Abbildung cadentia durisucula Abbildung cadentia durisucula

Das Beispiel zeigt:

  • Eine zwischen zwei Dominanten eingeschobene grundstellige Subdominante, die durch eine dreifache Wechselnote (Sopran, Alt, Bass - beim Berühren der Abbildung = grün) und eine Ausgleichsbewegung im Tenor (= rot) entsteht.
  • Einen zwischen zwei Dominanten eingeschobenen subdominantischen Quintsextakkord, der durch eine dreifache Wechselnote (Sopran, Alt, Bass = grün) und einen Liegeton im Tenor (= rot) entsteht.
  • Einen zwischen zwei Dominanten eingeschobenen subdominantischen Septakkord, der durch eine vierfache Wechselnote (Sopran, Alt, Tenor, Bass = grün) entsteht (vergleichbar mit den Beispielen Bernhards).

Diese Kadenzen klingen für heutige Ohren und in Kenntnis von Musik des 17. Jahrhunderts nicht ungewöhnlich, Christoph Bernhard konnte sich seinerzeit für ihren Gebrauch nicht erwärmen (»zumahl weil, wie ich dafür halte, es allemahl beßer ist, dieselben gäntzlich zu meiden«, ebd.). Ein maniristischer Gebrauch dieser Kadenzwendungen hingegen kann außergewöhnlich und musikalisch sehr reizvoll klingen, wie das folgende Beispiel von Heinrich Schütz zeigt:

Abbildung Schütz Abbildung Schütz

Der abgebildete Abschnitt aus der Motette »So fahr ich hin« aus der Geistlichen Chormusik (1648) weist einige Besonderheiten auf:

  • die rhythmische Bewegung ist hier ruhiger als in den übrigen Motettenabschnitten (›weiße Notation‹),
  • chromatische Terzbeziehungen zum Text »so schlaf« (C-Dur -> A-Dur und G-Dur -> E-Dur) sowie
  • halbverminderte Septklänge (in erster Umkehrung bzw. als Quintsextakkord) zum Wort »ruhe« (g-b-d-e und h-d-f-a).
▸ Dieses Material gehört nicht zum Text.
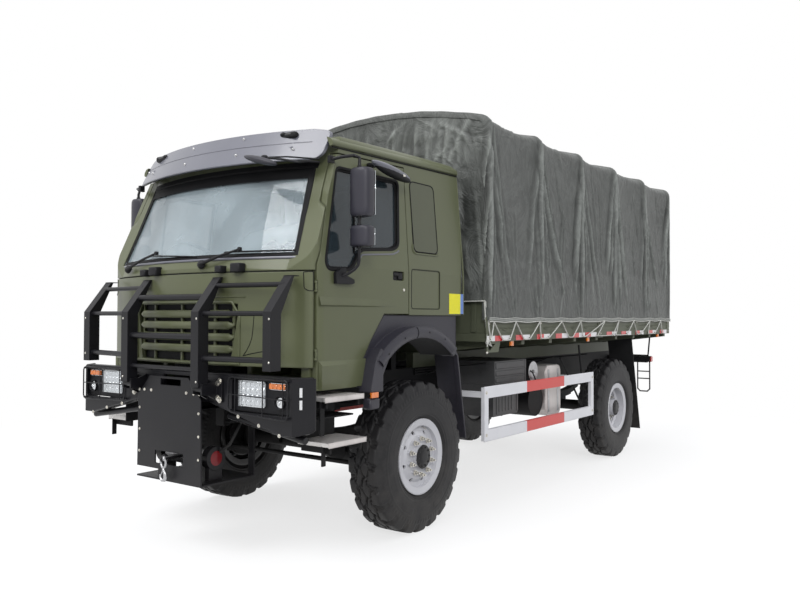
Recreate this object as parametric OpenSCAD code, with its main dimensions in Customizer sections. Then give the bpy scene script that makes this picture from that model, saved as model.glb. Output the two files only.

Die folgende Notation zeigt, dass der erste Abschnitt des Beispiels aus der Motette sich auf das Modell einer Kadenz auf d zurückführen lässt. Verkürzt man alle Klänge in der Motette, lässt sich die ganze Passage über das Beispiel c der Abbildung oben und damit als eine Ausprägung der cadentia duriuscula verstehen.

Abbildung Bernhard

Im Vergleich des Originals mit dem Modell zeigen sich Unterschiede lediglich darin, dass Schütz den Quartvorhalt suspendiert sowie die Klänge stark gedehnt hat. Beides bewirkt eine flächige Gestaltung, die nicht mehr an die Mechanik einer Kadenz erinnert, sondern eine musikalische Entsprechung zum ›Einschlafen‹ und ›Ruhen‹ (im wörtlichen) sowie zum ›Sterben‹ und zur ›Erlösung‹ (im übertragenen bzw. christlich-symbolischen Sinne) bildet. Die Takte 32–37 in der Motette sind im technischen Sinn eine Transposition der Takte 25–31, musikalisch lassen sie sich als Wiederholung im Sinne einer Steigerung verstehen.

Literatur:

  • Die Kompositionslehre Heinrich Schützens in der Fassung seines Schülers Christoph Bernhard, hrsg. von Joseph Müller-Blattau, Kassel 31999.